Au Train Bleu, 40, rue Paul-Saïn, Avignon. A 13h50. Durée : 1h05. Jusqu’au 26 juillet. Relâche le 20 juillet. Tél : 04 90 82 39 06. Salle 2.

Signalons deux jeunes artistes, dont nous n’avons pas vu encore le spectacle, mais qui ont un talent formidable, Anaïs Muller et Bertrand Poncet, qui, jusqu’au 26 juillet, les jours pairs, à 16h20, présentent Là où je croyais être, il n’y avait personne.

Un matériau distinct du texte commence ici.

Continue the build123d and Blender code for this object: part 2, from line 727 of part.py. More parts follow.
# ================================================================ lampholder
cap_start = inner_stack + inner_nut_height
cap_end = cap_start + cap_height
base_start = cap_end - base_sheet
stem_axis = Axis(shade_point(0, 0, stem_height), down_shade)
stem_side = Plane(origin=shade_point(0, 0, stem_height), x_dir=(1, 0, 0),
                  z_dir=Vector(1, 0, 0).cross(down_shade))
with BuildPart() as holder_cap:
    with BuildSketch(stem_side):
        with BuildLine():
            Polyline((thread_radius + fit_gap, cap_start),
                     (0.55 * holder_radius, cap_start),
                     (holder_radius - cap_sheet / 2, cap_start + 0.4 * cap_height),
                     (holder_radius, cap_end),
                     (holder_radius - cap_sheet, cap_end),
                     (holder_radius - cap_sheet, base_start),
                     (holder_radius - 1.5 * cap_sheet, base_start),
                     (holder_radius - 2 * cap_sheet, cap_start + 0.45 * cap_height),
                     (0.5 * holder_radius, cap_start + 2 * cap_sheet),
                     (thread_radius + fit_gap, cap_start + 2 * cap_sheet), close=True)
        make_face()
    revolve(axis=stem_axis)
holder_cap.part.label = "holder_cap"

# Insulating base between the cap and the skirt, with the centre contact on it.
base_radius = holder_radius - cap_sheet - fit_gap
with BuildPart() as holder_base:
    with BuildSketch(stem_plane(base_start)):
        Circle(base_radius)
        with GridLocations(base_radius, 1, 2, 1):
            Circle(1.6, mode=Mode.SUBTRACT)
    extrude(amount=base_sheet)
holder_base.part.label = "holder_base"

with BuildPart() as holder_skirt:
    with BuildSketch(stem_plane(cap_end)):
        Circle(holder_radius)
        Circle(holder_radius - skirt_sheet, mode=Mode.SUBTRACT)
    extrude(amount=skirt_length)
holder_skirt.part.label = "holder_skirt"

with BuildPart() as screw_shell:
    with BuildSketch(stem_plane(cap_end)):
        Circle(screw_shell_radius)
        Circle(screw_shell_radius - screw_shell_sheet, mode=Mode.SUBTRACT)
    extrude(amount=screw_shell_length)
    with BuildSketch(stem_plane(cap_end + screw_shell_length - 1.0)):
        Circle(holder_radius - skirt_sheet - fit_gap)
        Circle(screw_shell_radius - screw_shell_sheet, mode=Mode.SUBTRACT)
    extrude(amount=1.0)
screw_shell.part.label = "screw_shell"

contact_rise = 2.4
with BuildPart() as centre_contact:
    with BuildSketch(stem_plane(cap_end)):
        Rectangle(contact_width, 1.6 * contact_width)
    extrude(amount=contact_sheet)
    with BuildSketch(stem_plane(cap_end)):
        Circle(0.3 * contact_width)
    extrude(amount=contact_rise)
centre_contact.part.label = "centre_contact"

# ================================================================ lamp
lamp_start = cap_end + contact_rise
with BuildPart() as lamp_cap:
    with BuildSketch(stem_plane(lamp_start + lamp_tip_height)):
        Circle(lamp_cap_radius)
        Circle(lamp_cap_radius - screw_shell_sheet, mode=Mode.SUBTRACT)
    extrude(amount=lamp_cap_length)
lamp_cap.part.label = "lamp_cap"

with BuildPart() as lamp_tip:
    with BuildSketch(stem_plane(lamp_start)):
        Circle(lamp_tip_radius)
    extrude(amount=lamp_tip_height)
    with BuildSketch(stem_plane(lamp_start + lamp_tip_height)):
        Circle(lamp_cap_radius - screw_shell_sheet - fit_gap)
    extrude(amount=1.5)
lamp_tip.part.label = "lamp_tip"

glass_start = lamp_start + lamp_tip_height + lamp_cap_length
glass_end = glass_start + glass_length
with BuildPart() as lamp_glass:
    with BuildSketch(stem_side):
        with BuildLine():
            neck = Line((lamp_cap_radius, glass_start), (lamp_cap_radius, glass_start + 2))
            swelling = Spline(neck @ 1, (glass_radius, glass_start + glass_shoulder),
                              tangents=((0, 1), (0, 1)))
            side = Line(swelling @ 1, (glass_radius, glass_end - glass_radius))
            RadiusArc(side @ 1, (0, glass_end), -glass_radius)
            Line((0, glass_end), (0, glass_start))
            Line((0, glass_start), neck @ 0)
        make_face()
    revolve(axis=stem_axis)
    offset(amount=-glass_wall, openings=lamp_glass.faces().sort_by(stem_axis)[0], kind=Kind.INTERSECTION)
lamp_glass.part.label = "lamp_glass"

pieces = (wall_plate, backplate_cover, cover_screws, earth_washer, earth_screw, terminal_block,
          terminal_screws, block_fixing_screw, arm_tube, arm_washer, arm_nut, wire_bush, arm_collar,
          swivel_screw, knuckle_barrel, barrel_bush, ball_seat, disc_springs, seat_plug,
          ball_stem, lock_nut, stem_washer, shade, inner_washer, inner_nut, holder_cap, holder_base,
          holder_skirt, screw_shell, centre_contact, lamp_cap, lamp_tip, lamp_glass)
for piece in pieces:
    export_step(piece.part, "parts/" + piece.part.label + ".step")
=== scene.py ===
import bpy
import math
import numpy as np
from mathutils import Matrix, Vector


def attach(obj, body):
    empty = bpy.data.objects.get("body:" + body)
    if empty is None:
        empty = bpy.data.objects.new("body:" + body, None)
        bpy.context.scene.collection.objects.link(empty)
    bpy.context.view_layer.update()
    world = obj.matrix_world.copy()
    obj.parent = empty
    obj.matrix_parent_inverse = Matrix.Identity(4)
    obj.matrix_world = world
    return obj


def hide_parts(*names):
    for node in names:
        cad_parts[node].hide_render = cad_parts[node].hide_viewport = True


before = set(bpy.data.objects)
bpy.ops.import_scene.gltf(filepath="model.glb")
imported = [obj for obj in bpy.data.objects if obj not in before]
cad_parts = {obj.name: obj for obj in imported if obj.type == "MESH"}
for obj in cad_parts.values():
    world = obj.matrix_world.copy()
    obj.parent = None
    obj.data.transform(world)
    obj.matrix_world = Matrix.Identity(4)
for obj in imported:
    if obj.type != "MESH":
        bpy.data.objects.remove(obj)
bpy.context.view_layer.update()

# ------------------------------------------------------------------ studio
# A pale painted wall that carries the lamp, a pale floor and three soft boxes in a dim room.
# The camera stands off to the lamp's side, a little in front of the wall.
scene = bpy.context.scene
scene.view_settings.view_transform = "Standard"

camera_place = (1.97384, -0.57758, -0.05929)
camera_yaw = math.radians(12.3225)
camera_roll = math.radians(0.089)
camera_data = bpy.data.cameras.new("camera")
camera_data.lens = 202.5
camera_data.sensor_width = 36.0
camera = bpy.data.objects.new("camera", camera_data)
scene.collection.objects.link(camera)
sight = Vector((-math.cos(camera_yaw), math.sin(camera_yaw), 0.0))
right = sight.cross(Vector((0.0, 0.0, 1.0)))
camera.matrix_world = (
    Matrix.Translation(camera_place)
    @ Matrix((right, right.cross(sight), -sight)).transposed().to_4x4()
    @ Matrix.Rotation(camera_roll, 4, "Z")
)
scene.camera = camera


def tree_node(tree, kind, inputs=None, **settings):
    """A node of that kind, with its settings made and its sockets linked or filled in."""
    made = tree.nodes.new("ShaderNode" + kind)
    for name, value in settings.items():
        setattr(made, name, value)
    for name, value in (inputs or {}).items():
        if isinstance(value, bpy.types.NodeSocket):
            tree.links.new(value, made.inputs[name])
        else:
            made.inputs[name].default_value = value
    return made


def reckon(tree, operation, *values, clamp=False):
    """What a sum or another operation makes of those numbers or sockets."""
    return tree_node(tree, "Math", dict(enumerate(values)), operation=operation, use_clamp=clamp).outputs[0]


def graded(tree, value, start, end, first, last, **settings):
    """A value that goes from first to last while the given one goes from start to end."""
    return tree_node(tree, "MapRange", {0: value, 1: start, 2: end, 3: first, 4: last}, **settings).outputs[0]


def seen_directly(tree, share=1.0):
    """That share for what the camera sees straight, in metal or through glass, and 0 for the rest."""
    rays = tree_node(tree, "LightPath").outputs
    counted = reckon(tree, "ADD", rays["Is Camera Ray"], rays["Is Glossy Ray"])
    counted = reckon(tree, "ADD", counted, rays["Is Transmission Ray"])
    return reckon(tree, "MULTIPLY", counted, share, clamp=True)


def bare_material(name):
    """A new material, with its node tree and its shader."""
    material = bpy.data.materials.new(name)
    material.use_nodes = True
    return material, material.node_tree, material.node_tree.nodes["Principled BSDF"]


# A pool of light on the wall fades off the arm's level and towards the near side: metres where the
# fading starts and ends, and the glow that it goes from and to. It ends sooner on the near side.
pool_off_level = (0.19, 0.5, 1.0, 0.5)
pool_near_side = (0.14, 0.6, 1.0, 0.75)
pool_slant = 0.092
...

Ils reprennent la pièce qui les avait mis en lumière, il y a deux ans, est Un jour j’ai rêvé d’être toi, tous les jours, aux Halles, à 14h00. Ne les ratez pas !

Le Bonheur des uns

Côme de Bellescize a composé une comédie très drôle, méchante et même franchement très féroce. Un jeune couple qui aurait tout pour être heureux, se sent mal. Ces deux victimes du temps ont une idée dangereuse : ils consultent leurs voisins, légèrement plus âgés qu’eux. Quelles sont les recettes du bonheur ? Un quatuor épatant, comme sur un ring, échange répliques cocasses et perfidies. Coralie Russier et David Houri, sont les jeunes en recherche. Ils sont sensibles et délicats, personnages vulnérables face à la puissance de feu de Vincent Joncquez et au déchaînement snob et vipérins de l’épouse qui a beaucoup de conseils à donner et qu’incarne la grandiose Eléonore Joncquez. Rire, rire, cela fait tant de bien !

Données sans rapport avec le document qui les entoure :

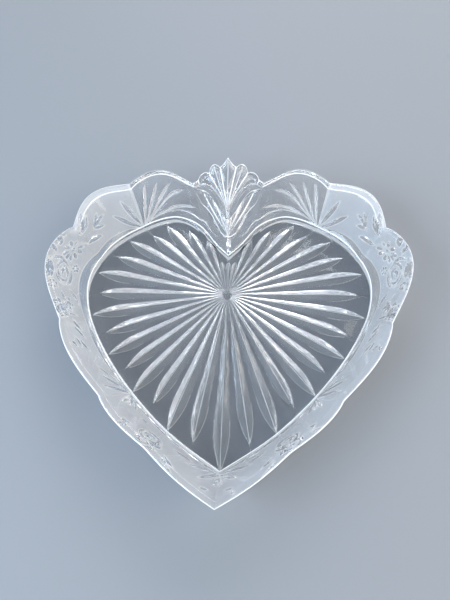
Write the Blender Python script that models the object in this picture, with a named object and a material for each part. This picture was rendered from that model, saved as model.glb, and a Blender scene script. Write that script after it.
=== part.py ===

Théâtre des Béliers, 53, rue du Portail Magnanen. A 13h10. Durée : 1h10. Jusqu’au 31 juillet. Relâches les 19 et 26 juillet. Tél : 04 90 82 21 07. Salle 1.

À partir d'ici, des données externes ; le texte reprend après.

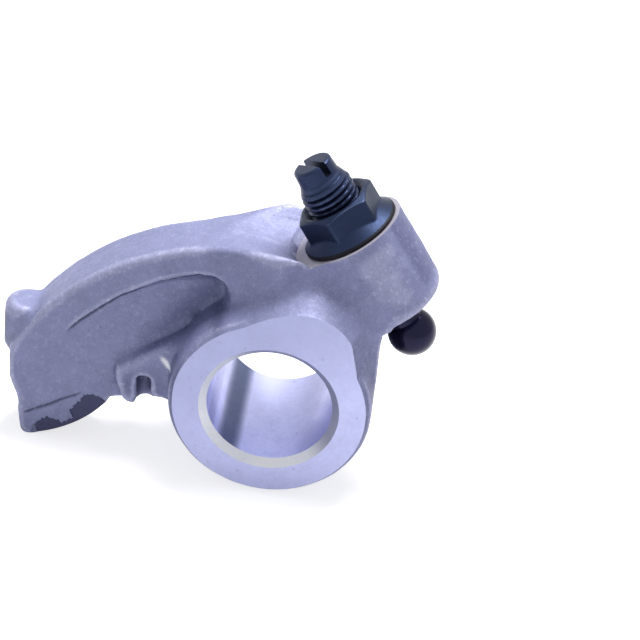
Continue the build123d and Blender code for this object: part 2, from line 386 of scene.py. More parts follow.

A 11h00 dans le même théâtre, voyez ou revoyez  le désopilant Venise n’est pas en Italie d’Ivan Calbérac joué par un nouvel interprète Garlan le Martelot. Durée : 1h20.

La Maison du loup

Après le triomphe de La Machine de Turing (qui va encore longtemps tourner), Benoit Solès s’est inspiré d’un épisode très particulier de la vie de Jack London, pour composer une pièce assez classique qui bénéficie d’une excellente production. On ne veut pas ici « divulgâcher » le propos car la situation n’est pas forcément connue et elle est très intéressante. Dans une très jolie scénographie de Juliette Azzopardi, Tristan Petitgirard met toute sa délicatesse dans une mise en scène précise, bien rythmée. Anne Plantey est l’épouse entreprenante du grand écrivain. Elle impose son autorité ferme mais non agressive face à un homme qui est un peu en panne. Barbu, Amaury de Crayencour dessine la complexité d’un caractère, ses doutes, ses désenchantements comme ses certitudes. Face à eux, l’énigmatique Ed Morrell qui a pris fait et cause pour un condamné à mort. Benoit Solès excelle dans cette partition. Une situation dramatique très forte, mais une pièce sans rigidité et jamais démonstrative. Costumes, lumières, animation, musique, tout est soigné et éloquent.

Théâtre du Chêne Noir, 8 bis rue Sainte-Catherine, Avignon. Salle Léo Ferré à 14h30. Durée : 1h40. Jusqu’au 31 juillet. Relâches les 19 et 26 juillet. Pièce publiée par L’Avant-scène théâtre.

A 14h45, dans le même théâtre, salle John Coltrane, l’irrésistible, drôle et bouleversant Le Jour où j’ai appris que j’étais juif de et par Jean-François Derec. Durée : 1h15.

Sosies

Attention, esprits susceptibles d’être bousculés par quelques scènes lestes et mots grossiers, abstenez-vous ! C’est du Rémi De Vos, tendance désinvolte. Il s’amuse. Mais il touche à des couches profondes de la psyché. Ses sosies sont d’inlassables rêveurs. Ils se croient investis d’une mission : être Gainsbourg, être Johnny…Mais par-delà, Rémi De Vos raconte une autre histoire. Affreux, sales et méchants ces personnages ? Non. Paumés. Analphabètes du sentiment équilibré. Ils ne peuvent être que dans l’excès. Alain Timar qui signe la scénographie légère et met en scène avec malice et intelligence, s’est régalé à diriger d’excellents interprètes. Ils portent et la farce et la tragédie. Ils sont franchement formidables : la jeune Victoire Goupil, fine et attachante, Xavier Guelfi, grande silhouette déliée est capable d’être bouleversant, subtilement. Ses « parents » forment un couple très particulier ! David Sighicelli, vraiment drôle dans sa mauvaise foi et ses errements et la merveilleuse Christine Pignet, magistrale ! Enfin, en Johnny de bleds paumés, John Arnold prête ses talents moirés à un personnage plein de blessures…On rit beaucoup. Musique, lumières, ajoutent au plaisir. Et De Vos et Timar vont plus loin que la grosse farce !

Théâtre des Halles, rue du Roi René, Avignon. Salle du Chapitre. A 19h00. Durée : 1h30. Jusqu’au 30 juillet. Relâches les 20 et 27 juillet. Tél : 04 32 76 24 51.